Media ramai memberitakan pemilu Thailand menorehkan sejarah baru. Dan rakyat Thailand patut bergembira.
Karena anak-anak muda tampil ke muka. Membuka gerbang demokrasi. Setelah hampir satu dekade tertutup rapat. Dalam kendali militer. Dalam kuasa pemerintahan otoriter.
Partai Move Forward (MFP) jadi partai dengan peroleh kursi parlemen terbanyak. MFP mengantongi 151 kursi parlemen. Disusul Partai Pheu Thai dengan 141 kursi. Sama-sama dipimpin anak muda.
MFP dipimpin Pita Limjaroenrat. Berumur 42 tahun. Ia pengusaha dan mantan direktur eksekutif Grab.
Partai Pheu Thai, dipimpin Paethongtarn Shinawatra. Putri mantanĀ PMĀ Thailand Thaksin Shinawatra.
Para politisi muda Thailand ini berhasil meyakinkan pemilih. Dengan menawarkan gagasan reformatif. Mulai dari reformasi monarki dan militer. Hingga desentralisasi kekuasaan dan perekonomian.
Gagasan-gagasan ini sangat sensitif bagi penguasa disana. Tapi sangat diterima pemilihnya. Utamanya kalangan muda. Yang jenuh dengan pengaruh militer. Yang haus perubahan. Yang jumlahnya setengah dari 52 juta pemilih.
Pita Limjaroenrat digadang menjadi perdana menteri. Tapi jalannya masih terjal. Masih perlu berjuang keras. Untuk dua hal :
Menggalang koalisi : karena ada aturan 250 dari 750 kursi parlemen merupakan perwakilan militer.
Mencegah potensi kudeta : karena Thailand memiliki catatan kudeta dua kali oleh militer terhadap pemerintah terpilih.
Meski jalan untuk menguasai pemerintahan masih panjang nan terjal. Setidaknya kemenangan perolehan kursi parlemen itu jadi jalan bagi demokrasi. Yang lama mati. Yang dirindukan rakyat Thailand.
Politisi muda Thailand telah menunjukkan, perjuangan mereka bukan soal yang muda melawan yang tua. Bukan soal kesopan-santuan. Bukan soal etika moral. Tapi soal keinginan kuat menegakkan nilai-nilai kemerdekaan yang hakiki. Soal memperjuangkan hak-hak dasar sebagai manusia. Soal mengikis prilaku feodalistik yang usang.

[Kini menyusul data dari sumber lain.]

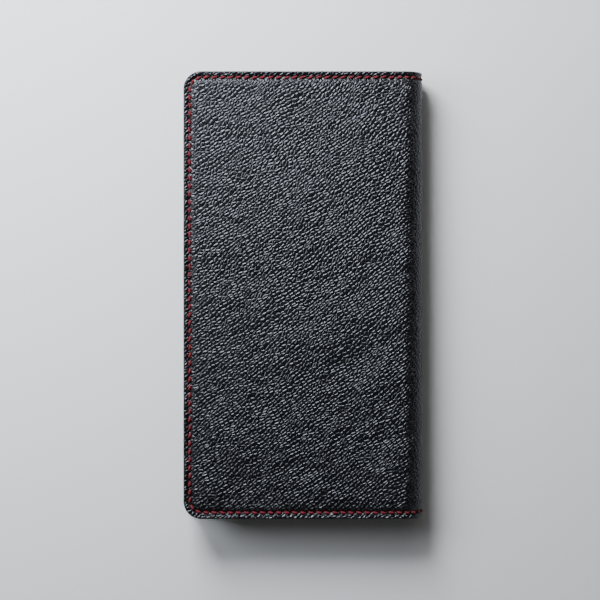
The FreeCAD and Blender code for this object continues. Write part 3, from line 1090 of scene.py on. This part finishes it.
class WALLET_OT_card_panel(bpy.types.Operator):
    """Lays the base panel behind the card slips, with the note pocket under it"""

    bl_idname = "wallet.card_panel"
    bl_label = "Card panel"

    def execute(self, context):
        mouth = [BASE_REACH - d for d in mouth_stations()][::-1]
        reaches = left_stations() + spaced(top_start(), mouth[0], 2.5 * MM) + mouth[1:]
        runs = [WHOLE - r for r in reversed(reaches)]

        def outer(run, along, edge):
            way = BASE_REACH - (WHOLE - run)
            return BASE_DEPTH + rim(way, 0.2 * MM) + rim(edge, 0.2 * MM)

        def inner(run, along, edge):
            way = BASE_REACH - (WHOLE - run)
            return CARD_FACE - mouth_relief(way, 0.25 * MM, 0.1 * MM) - rim(edge, 0.25 * MM)

        alongs = along_stations(step_share=0.5)
        piece, run = lay_leather("card_base_leather", runs, alongs, outer, inner)
        trim_edge_value(piece, BASE_REACH - (WHOLE - run))
        use_material(piece, pocket_hide, "pocket_hide")
        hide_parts("card_base_panel")
        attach(piece, "front_cover")
        return {"FINISHED"}


class WALLET_OT_card_slips(bpy.types.Operator):
    """Lays the card slips over each other, each with a creased and painted mouth"""

    bl_idname = "wallet.card_slips"
    bl_label = "Card slips"

    def execute(self, context):
        for number in range(1, CARD_STRIPS + 1):
            top, foot = STRIP_REACH[number - 1], STRIP_FOOT[number - 1]
            full = number == CARD_STRIPS
            mouth = [top - d for d in mouth_stations()][::-1]
            steps = [top - TAB_DEPTH + d * MM for d in (0.0, 0.4, 0.9, 1.4, 2.0, 3.0)]
            feet = [f + d * MM for f in STRIP_FOOT[: number - 1] for d in (-1.8, -1.0, -0.4, 0.4)]
            start = left_stations() if full else [foot, foot + 0.3 * MM, foot + 0.8 * MM]
            wanted = start + spaced(start[-1] + 1 * MM, mouth[0], 2.2 * MM) + steps + feet + mouth
            reaches = thin_out(wanted, 0.07 * MM, foot, top)

            def to_tee(run, along, top=top, foot=foot):
                reach = WHOLE - run
                edge = HALF_HEIGHT - np.abs(along)
                inwards = smooth(BOARD_INSET - 0.1 * MM, BOARD_INSET + 1.2 * MM, edge)
                length = TAB_DEPTH + (top - foot - TAB_DEPTH) * inwards
                return WHOLE - (top - (top - reach) * length / (top - foot)), along

            def outer(run, along, edge, number=number, top=top):
                reach = WHOLE - run
                return CARD_FACE + card_level(number, reach, along) + rim(top - reach, 0.15 * MM)

            def inner(run, along, edge, number=number, top=top):
                reach = WHOLE - run
                level = CARD_FACE + card_level(number, reach, along) + STRIP_THICKNESS
                return level - mouth_relief(top - reach, 0.25 * MM, 0.1 * MM) - rim(edge, 0.2 * MM)

            runs = [WHOLE - r for r in reversed(reaches)]
            alongs = along_stations(step_share=0.5)
            name = f"card_slip_{number}"
            cut = None if full else to_tee
            piece, run = lay_leather(name, runs, alongs, outer, inner, shift=cut)
            trim_edge_value(piece, top - (WHOLE - run))
            use_material(piece, pocket_hide, "pocket_hide")
            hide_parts(f"card_strip_{number}")
            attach(piece, "front_cover")
        return {"FINISHED"}


def thin_out(stations, least, low, high):
    """Sorted stations without those nearer than least to the one before; the two ends stay."""
    kept = [low]
    for station in sorted(stations):
        if station - kept[-1] > least and high - station > least:
            kept.append(station)
    return kept + [high]


# ---- stitching ----


def model_stitch():
    """One stitch of unit length and unit radius along X, plump in the middle and drawn in at its ends."""
    deselect()
    stations = (0.0, 0.09, 0.25, 0.5, 0.75, 0.91, 1.0)
    plump = (0.50, 0.84, 1.0, 1.04, 1.0, 0.84, 0.50)
    bpy.ops.mesh.primitive_circle_add(
        vertices=8, radius=plump[0], fill_type="NGON", rotation=(0, math.pi / 2, 0)
    )
    piece = bpy.context.object
    bpy.ops.object.mode_set(mode="EDIT")
    bpy.ops.mesh.select_all(action="SELECT")
    for k in range(1, len(stations)):
        way = stations[k] - stations[k - 1]
        grow = plump[k] / plump[k - 1]
        bpy.ops.mesh.extrude_region_move(TRANSFORM_OT_translate={"value": (way, 0, 0)})
        bpy.ops.transform.resize(value=(1, grow, grow), center_override=(stations[k], 0, 0))
    bpy.ops.mesh.select_all(action="SELECT")
    bpy.ops.mesh.normals_make_consistent(inside=False)
    bpy.ops.object.mode_set(mode="OBJECT")
    bpy.ops.object.transform_apply(location=True, rotation=True, scale=True)
    mesh = piece.data
    shape = vertex_places(mesh)
    faces = [tuple(face.vertices) for face in mesh.polygons]
    bpy.data.objects.remove(piece)
    return shape, faces


class Stitches:
    """Stitches of one seam, gathered by the bodies they ride on and made into a piece for each."""

    def __init__(self, shape, faces):
        self.shape = shape
        self.faces = faces
        self.found = {}
        self.random = np.random.default_rng(7)

    def add(self, key, start, end, depth_of, side, slant):
        """A stitch from start to end, both (run, along). depth_of gives the face's depth, and side is -1
        for a stitch on the face that looks outwards and 1 for one on the inside."""
        start, end = np.array(start), np.array(end)
        way = end - start
        length = np.hypot(*way)
        tangent = way / length
        across = np.array([-tangent[1], tangent[0]])
        radius = stitching().thread / 2 * (1 + 0.05 * self.random.standard_normal())
        slant = slant + math.radians(1.6) * self.random.standard_normal()
        nudge = 0.05 * MM * self.random.standard_normal()
        t = self.shape[:, 0]
        along_way = 0.09 + 0.82 * t
        sideways = self.shape[:, 1] * radius + (t - 0.5) * length * math.tan(slant) + nudge
        spot = start + along_way[:, None] * way + sideways[:, None] * across
        middle = start + along_way[:, None] * way
        face = depth_of(middle[:, 0], middle[:, 1])
        dip = (2 * np.abs(t - 0.5)) ** 2.4
        lift = 0.5 * radius - 1.1 * radius * dip
        depth = face + side * (lift + self.shape[:, 2] * radius)
        x, z = section(spot[:, 0], depth)
        # share of painted shade towards the stitch's ends, where it dips into its hole
        hole_shade = smooth(0.36, 0.5, np.abs(t - 0.5))
        self.found.setdefault(key, []).append((x, spot[:, 1], z, t * length, hole_shade))

    def make(self, key, name):
        stitches = self.found[key]
        count = len(self.shape)
        x, y, z, travel, hole_shade = (np.concatenate([s[k] for s in stitches]) for k in range(5))
        faces = [tuple(v + n * count for v in face) for n in range(len(stitches)) for face in self.faces]
        mesh = bpy.data.meshes.new(name)
        mesh.from_pydata(np.stack([x, y, z], axis=1).tolist(), [], faces)
        piece = bpy.data.objects.new(name, mesh)
        bpy.context.scene.collection.objects.link(piece)
        turn = np.arctan2(self.shape[:, 2], self.shape[:, 1]) / (2 * math.pi)
        layer = mesh.uv_layers.new(name="Thread")
        starts = self.random.random(len(stitches))
        for face in mesh.polygons:
            corners = [turn[v % count] for v in face.vertices]
            wraps = max(corners) - min(corners) > 0.5
            for loop, vertex in zip(face.loop_indices, face.vertices):
                share = turn[vertex % count]
                share += 1.0 if wraps and share < 0 else 0.0
                layer.data[loop].uv = (travel[vertex] + starts[vertex // count] * 0.01, share)
        store_point_value(mesh, "hole_shade", hole_shade)
        turn_outwards(piece)
        shade_smooth(piece, 70)
        use_material(piece, waxed_thread, "waxed_thread")
        return piece


def outer_face(run, along):
    """Depth of the groove on the outer face."""
    edge = np.full_like(run, leather().seam_inset)
    return margin_depth(run, along, edge)


def rear_inner_face(run, along):
    return np.where(run < GUSSET_REACH, INNER_FACE + GUSSET_LEATHER, INNER_FACE)


def front_inner_face(run, along):
    return card_surface(WHOLE - run, along)


def divider_face(run, along):
    """The slips' face where the dividing seam pulls it in."""
    return front_inner_face(run, along) - 0.15 * MM


def pocket_face(run, along):
    return np.full_like(run, POCKET_TOP - 0.28 * MM)


def pocket_underside(run, along):
    return np.full_like(run, GUSSET_TOP - GUSSET_LEATHER)


def cover_holes(stop):
    """Run and along of the holes of a cover's seam, from its opening edge, one row for each way round.
    The first hole is at the middle of the opening edge."""
    inset = leather().seam_inset
    rows = []
    for sign in (1, -1):
        row = []
        for k in range(round(seam_length() / pitch()) + 1):
            run, along, _ = around(sign * k * pitch(), inset)
            if run <= stop + 0.1 * MM:
                row.append((run, along))
        rows.append(row)
    return rows


class WALLET_OT_stitches(bpy.types.Operator):
    """Sews the saddle stitching round the covers and over the spine"""

    bl_idname = "wallet.stitches"
    bl_label = "Saddle stitching"

    def execute(self, context):
        seam = Stitches(*model_stitch())
        slant = stitching().slant
        for row in cover_holes(FLAT):
            lean = -slant if row[1][1] > 0 else slant
            for start, end in zip(row, row[1:]):
                seam.add(0, start, end, outer_face, -1, lean)
                seam.add(0, start, end, rear_inner_face, 1, -lean)
                over, back = (WHOLE - start[0], start[1]), (WHOLE - end[0], end[1])
                seam.add(3, over, back, outer_face, -1, lean)
                seam.add(3, over, back, front_inner_face, 1, -lean)
        inset = HALF_HEIGHT - leather().seam_inset
        for k in range(2 * SEGMENTS):
            start, end = FLAT + k * fold_pitch(), FLAT + (k + 1) * fold_pitch()
            for along in (-inset, inset):
                seam.add(k // 2, (start, along), (end, along), outer_face, -1, slant)
                seam.add(k // 2, (start, along), (end, along), spine_inner_face, 1, -slant)
        names = ("rear_stitches", "spine_stitches_lower", "spine_stitches_upper", "front_stitches")
        nodes = stretch_nodes("rear_seam_thread", "spine_thread", "front_seam_thread")
        for stretch in range(SEGMENTS):
            piece = seam.make(stretch, names[stretch])
            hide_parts(*nodes[stretch])
            bend_over(piece, stretch)
        return {"FINISHED"}


def spine_inner_face(run, along):
    return np.full_like(run, INNER_FACE)


class WALLET_OT_pocket_stitches(bpy.types.Operator):
    """Sews the phone pocket to its gusset and divides the card slips"""

    bl_idname = "wallet.pocket_stitches"
    bl_label = "Pocket stitching"

    def execute(self, context):
        seam = Stitches(*model_stitch())
        slant = stitching().slant
        for row in cover_holes(POCKET_REACH - 0.8 * MM):
            lean = slant if row[1][1] > 0 else -slant
            for start, end in zip(row, row[1:]):
                seam.add("pocket", start, end, pocket_face, 1, lean)
                seam.add("pocket", start, end, pocket_underside, -1, -lean)
        piece = seam.make("pocket", "phone_pocket_stitches")
        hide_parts("phone_pocket_thread")
        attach(piece, "rear_cover")
        low, high = BOARD_INSET, STRIP_REACH[0] + 1.4 * MM
        count = round((high - low) / pitch())
        holes = np.linspace(WHOLE - low, WHOLE - high, count + 1)
        for start, end in zip(holes, holes[1:]):
            seam.add("divider", (start, 0.0), (end, 0.0), divider_face, 1, slant)
        piece = seam.make("divider", "card_divider_stitches")
        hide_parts("card_divider_thread")
        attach(piece, "front_cover")
        return {"FINISHED"}


# ---- the studio ----


def add_lamp(name, place, target, size, energy, colour):
    data = bpy.data.lights.new(name, "AREA")
    data.shape = "RECTANGLE"
    data.size, data.size_y = size
    data.energy = energy
    data.color = colour
    lamp = bpy.data.objects.new(name, data)
    bpy.context.scene.collection.objects.link(lamp)
    lamp.location = place
    lamp.rotation_euler = (Vector(target) - Vector(place)).to_track_quat("-Z", "Y").to_euler()


class WALLET_OT_studio(bpy.types.Operator):
    """Sets the pale floor, the soft lamps and the camera"""

    bl_idname = "wallet.studio"
    bl_label = "Studio"

    def execute(self, context):
        studio = context.scene.wallet_studio
        deselect()
        bpy.ops.mesh.primitive_grid_add(
            x_subdivisions=FLOOR_CELLS, y_subdivisions=FLOOR_CELLS, size=FLOOR_SIDE
        )
        floor = context.object
        floor.name = "studio_floor"
        x, y, _ = vertex_places(floor.data).T
        sweep = 0.45 * smooth(0.8, FLOOR_SIDE / 2, np.hypot(x, y))
        put_vertices(floor.data, x, y, LOW.z - 0.05 * MM + sweep)
        bpy.ops.object.shade_smooth()
        s = Shader("studio_floor")
        grain = s.noise(s.place(), (900, 900, 900), 2.0)
        shade = s.mix(grain, (0.57, 0.57, 0.565), (0.60, 0.60, 0.595))
        floor.data.materials.append(s.finish(shade, grain * 0.1 + 0.85))
        camera = bpy.data.cameras.new("studio_camera")
        camera.sensor_width = 36
        camera.lens = camera.sensor_width * studio.camera_height / studio.view_width
        camera.clip_start = 0.01
        view = bpy.data.objects.new("studio_camera", camera)
        context.scene.collection.objects.link(view)
        view.location = (*VIEW_CENTRE, HIGH.z + studio.camera_height)
        context.scene.camera = view
        for lamp in LAMPS:
            add_lamp(*lamp)
        for x, y, watts in FAR_LAMPS:
            place, aim = (0.45 * x, 0.45 * y, 0.8), (2 * x, 2 * y, 0.8)
            add_lamp(f"far_lamp_{x}_{y}", place, aim, (0.4, 0.2), watts, WHITE)
        world = bpy.data.worlds.new("studio_air")
        world.use_nodes = True
        air = world.node_tree.nodes["Background"]
        air.inputs["Color"].default_value = (*WHITE, 1)
        air.inputs["Strength"].default_value = 0.02
        context.scene.world = world
        return {"FINISHED"}


OPERATORS = (
    WALLET_OT_outer_leather,
    WALLET_OT_lining,
    WALLET_OT_spine_strip,
    WALLET_OT_boards,
    WALLET_OT_phone_gusset,
    WALLET_OT_phone_pocket,
    WALLET_OT_card_panel,
    WALLET_OT_card_slips,
    WALLET_OT_stitches,
    WALLET_OT_pocket_stitches,
    WALLET_OT_studio,
)


class WALLET_PT_panel(bpy.types.Panel):
    """Lists the wallet's sizes and the steps that make it"""

    bl_idname = "WALLET_PT_panel"
    bl_label = "Phone wallet case"
    bl_space_type = "VIEW_3D"
    bl_region_type = "UI"
    bl_category = "Wallet"

    def draw(self, context):
        scene = context.scene
        for group in (scene.wallet_leather, scene.wallet_stitching, scene.wallet_studio):
            box = self.layout.box()
            for name in group.__annotations__:
                box.prop(group, name)
        column = self.layout.column(align=True)
        for operator in OPERATORS:
            column.operator(operator.bl_idname)


CLASSES = (WalletLeather, WalletStitching, WalletStudio, *OPERATORS, WALLET_PT_panel)


def register():
    for cls in CLASSES:
        bpy.utils.register_class(cls)
    bpy.types.Scene.wallet_leather = PointerProperty(type=WalletLeather)
    bpy.types.Scene.wallet_stitching = PointerProperty(type=WalletStitching)
    bpy.types.Scene.wallet_studio = PointerProperty(type=WalletStudio)


def unregister():
    del bpy.types.Scene.wallet_studio
    del bpy.types.Scene.wallet_stitching
    del bpy.types.Scene.wallet_leather
    for cls in reversed(CLASSES):
        bpy.utils.unregister_class(cls)


def main():
    register()
    for operator in OPERATORS:
        group, name = operator.bl_idname.split(".")
        getattr(getattr(bpy.ops, group), name)()


if __name__ == "__main__":
    main()
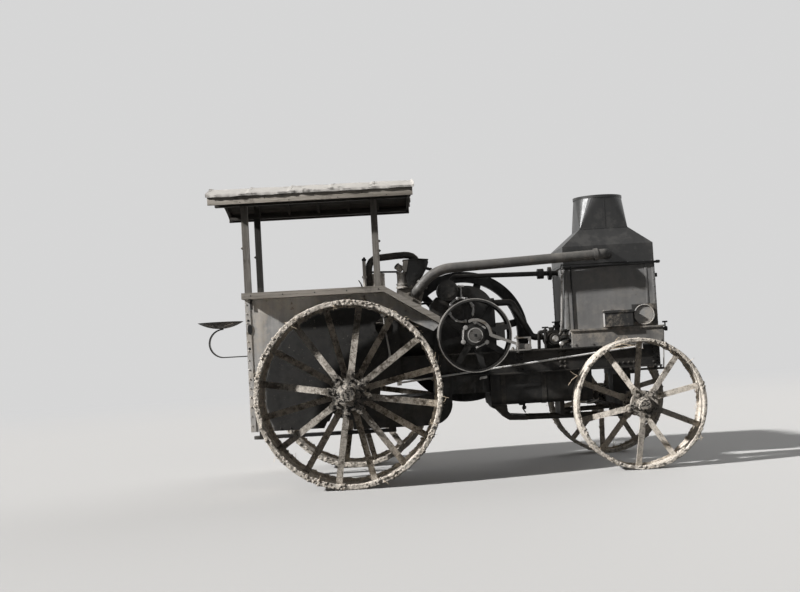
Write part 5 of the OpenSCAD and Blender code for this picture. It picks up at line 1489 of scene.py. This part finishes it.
@dataclass
class Drive:
    """Bright fittings of the crank, its pulley and clutch."""

    link_y: float = -0.9445
    tip_y: float = -1.008

    def spot(self, radius: float, angle_deg: float, y: float) -> Vector:
        """Give a place about the crank's axis."""
        return on_circle(CRANK, radius, math.radians(angle_deg), y)

    def build(self, shop: Shop) -> None:
        """Build links, pins, the shaft's square and the nuts."""
        x, z = CRANK
        bright = Stock("clutch_links", "bright_edge", "crank")
        for turn in (55, 175, 295):
            near, far = self.spot(0.111, turn - 24, self.link_y), self.spot(0.111, turn + 22, self.link_y)
            bright.tube([near, near.lerp(far, 0.5), far], [0.010, 0.0085, 0.010])
            pin = self.spot(0.1185, turn + 31.5, -0.946)
            bright.turned(pin, pin + Vector((0, -0.012, 0)), [(0, 0.020), (0.3, 0.021), (0.8, 0.019), (1, 0.012)])
        head = self.spot(0.108, 138, -0.915)
        bright.turned(head, head + Vector((0, -0.041, 0)),
                      [(0, 0.010), (0.7, 0.010), (0.72, 0.021), (0.95, 0.020), (1, 0.012)])
        bright.tube([self.spot(0.108, 138, -0.93), self.spot(0.113, 156, -0.935)], 0.009)
        bright.ring((x, -0.9845, z), (0, 1, 0), 0.062, 0.004)
        bright.build(shop)
        square = Stock("crank_square", "soot", "crank")
        square.box((x - 0.012, self.tip_y - 0.003, z - 0.012), (x + 0.012, self.tip_y + 0.001, z + 0.012))
        square.build(shop)
        nuts = Fasteners("crank_nuts", Head.NUT, 0.024, "pulley_iron", "crank")
        nuts.circle((x, -0.924, z), 0.086, 6, (0, -1, 0), 25)
        nuts.circle((x, 0.5405, z), 0.12, 8, (0, 1, 0))
        nuts.build(shop)
        clevis = Fasteners("clevis_bolts", Head.NUT, 0.030, "bare_steel")
        for z in (1.128, 1.200):
            clevis.at((0.735, -0.993, z), (0, -1, 0))
        for x in (0.66, 0.76):
            clevis.at((x, -0.338, 1.112), (0, 0, 1))
        clevis.build(shop)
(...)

Keberhasilan politisi muda Negara Gajah Putih ini. Harus jadi semangat. Jadi contoh. Jadi pemantik. Bagi politisi muda Indonesia. Yang akan bertarung di Pileg 2024.
Meski kalah jam terbang. Politisi muda memiliki kelebihan. Lebih energik. Lebih melek teknologi. Lebih peka membaca kehendak pemilih. Lebih banyak jumlahnya.
Tapi kelebihan itu saja tak cukup. Politisi muda juga harus memiliki gagasan yang bernas. Menjawab tantangan. Berorientasi perubahan. Menuju kemajuan bersama.
Dan gagasan paling bernas itu jika bersumber dari akar rumput. Adanya di gang-gang sempit sudut kota. Di pabrik-pabrik. Di kampung-kampung kumuh. Di pelosok-pelosok desa.
Ide dan gagasan itu tak bisa di dapat. Jika diteropong dari atas menara gading.
Harus bisa mencium keringat rakyat, agar tau kerasnya hidup.
Harus bisa meresapi tangisanya, agar tau perihnya kehidupan.
Harus bisa mendengar rintihannya, agar paham penderitaanya.
Dan munculkan ke permukaan apa yang dirasa, dilihat, dan didengar dari rintihan rakyat itu. Perjuangkan dengan hebat. Perdebatkan dengan sengit.
Jangan hanya beretorika soal kemiskinan dan ketertinggalan. Jangan hanya membual soal keadilan dan kebebasan.
Agar yang muda tak hanya sekedar memperpanjang barisan, tak hanya ikut paduan suara nyanyian lagu “setuju”. Begitu kata Iwan Fals.